Using AI to get a jump on outbreaks


a portrait of Dian Dincin Buchman

Reading Medical Mysteries: Six Deadly Cases by Dian Dincin Buchman in the seventh grade clinched it. Nita Madhav knew she wanted to be an epidemiologist.

“The book was written like a detective novel [detailing] outbreaks that were happening based on real stories about epidemiologists who figured out how different outbreaks started, how they were spreading, and how to prevent and contain them,” Madhav says. 

She stayed true to her ambition, studying ecology and evolutionary biology at Yale University and earning an MSPH in epidemiology at Rollins. Today, Madhav is CEO and president of San Francisco-based Metabiota, a firm specializing in epidemic threat management. Just the place for an epidemiologist. 

“At Metabiota, we provide governments and businesses with the data, analytic tools, and expertise they need to better prepare for and respond to epidemics and pandemics,” says Madhav. 

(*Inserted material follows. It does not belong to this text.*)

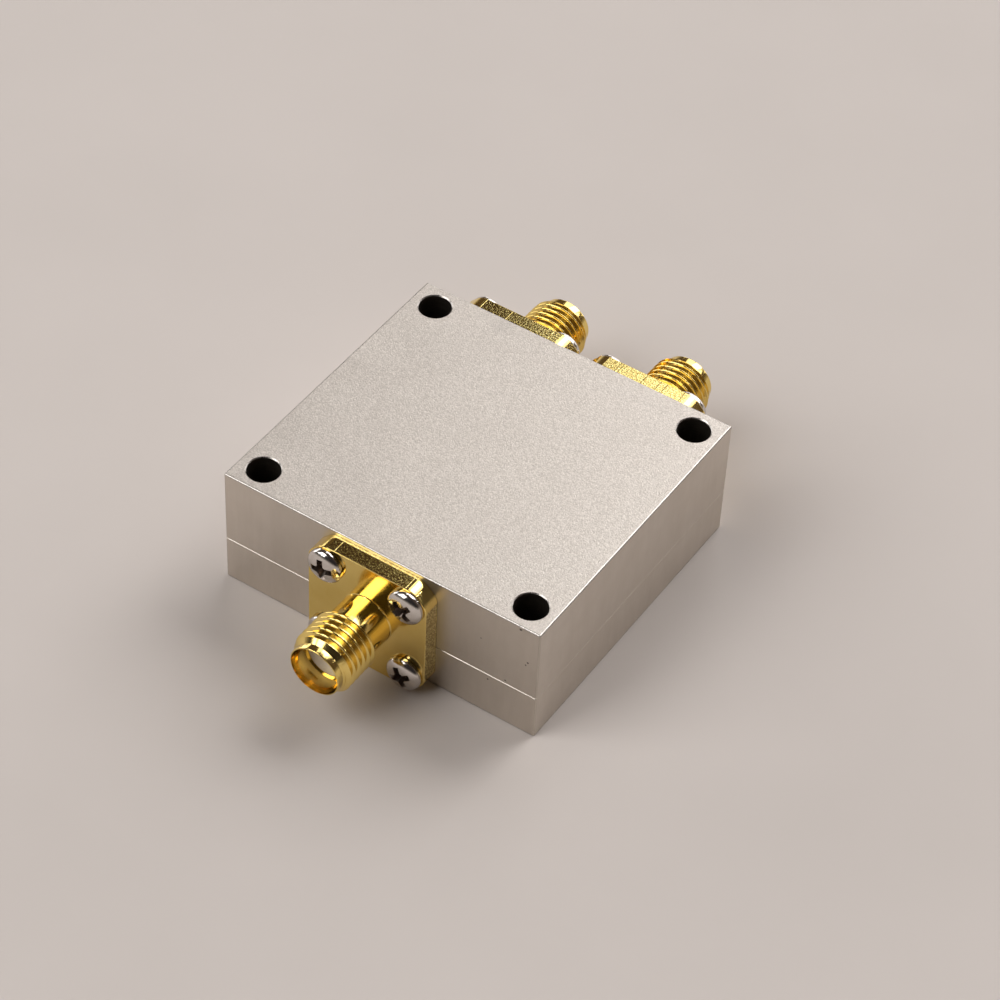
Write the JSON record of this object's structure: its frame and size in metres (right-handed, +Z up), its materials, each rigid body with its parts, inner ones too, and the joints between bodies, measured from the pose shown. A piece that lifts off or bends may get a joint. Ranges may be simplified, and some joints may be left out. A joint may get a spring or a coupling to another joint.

Which is just what it has been doing since before the COVID-19 pandemic officially began. “We have an artificial intelligence (AI) powered event-detection system that combines human and machine intelligence,” she says. In late December 2019, that system flagged an outbreak in China as a potential event of concern. Madhav and her team started tracking the outbreak and structuring infectious disease data immediately. 

“We started providing risk reports to anyone who was listening on the potential trajectory of the outbreak and potential impacts,” Madhav says. “We’ve been tracking it since for our various customers and have provided the data with scenario modeling and forecasting. We’ve also provided this data for some public use to try to understand the potential of what could happen.” 

One of Metabiota’s government customers, for example, used the COVID-19 tracking and forecasting data to assess risks to their personnel in locations worldwide and make decisions about how to change their travel patterns to reduce their exposure. This helped keep their workers safer in the face of the growing COVID-19 threat, potentially saving lives.

Metabiota is working on new data examining how vaccine uptake is going in various countries and how
to improve that process. 

Metabiota employs models built by its epidemiologists and data scientists that incorporate biological, socioeconomic, political, and environmental data, resulting in a catalog of millions of scenarios for a wide range of emerging diseases. Working with the insurance industry and disaster-risk financing organizations, it offers techniques to quantify epidemic risk and inform mitigation efforts. The company’s scientists continue to conduct basic research into the causes and dynamics of viral diversity, spillover, and disease emergence. The company has also launched a pilot program for its AI-powered “early-warning” system
to detect other infectious disease threats that could cause public health or economic concern building off the analysis obtained from COVID-19. 

Madhav is particularly passionate about the potential of artificial intelligence tools to simulate and measure outcomes that cannot be tested in the real world in real time. “You can simulate scenarios that are not easy to do out in the real world,” she says. “When you have a model built, then you can actually try to understand the larger-scale phenomena.”

Although the world continues to battle COVID-19, Madhav is optimistic about the increase in public interest in infectious disease prevention and student interest in the public health field. 

“Once this is over, we definitely don’t want to lose that momentum and passion that is causing more people to be interested in public health and infectious disease epidemiology,” Madhav says. “I hope that we can harness that and make some good strides in how we can handle these events in the future. To public health students, my biggest advice is to be open-minded and really try to work hard at breaking down the silos that do exist. Look at different perspectives to work across the board with social scientists, economists, and policy workers to come together because epidemics are a societal issue.”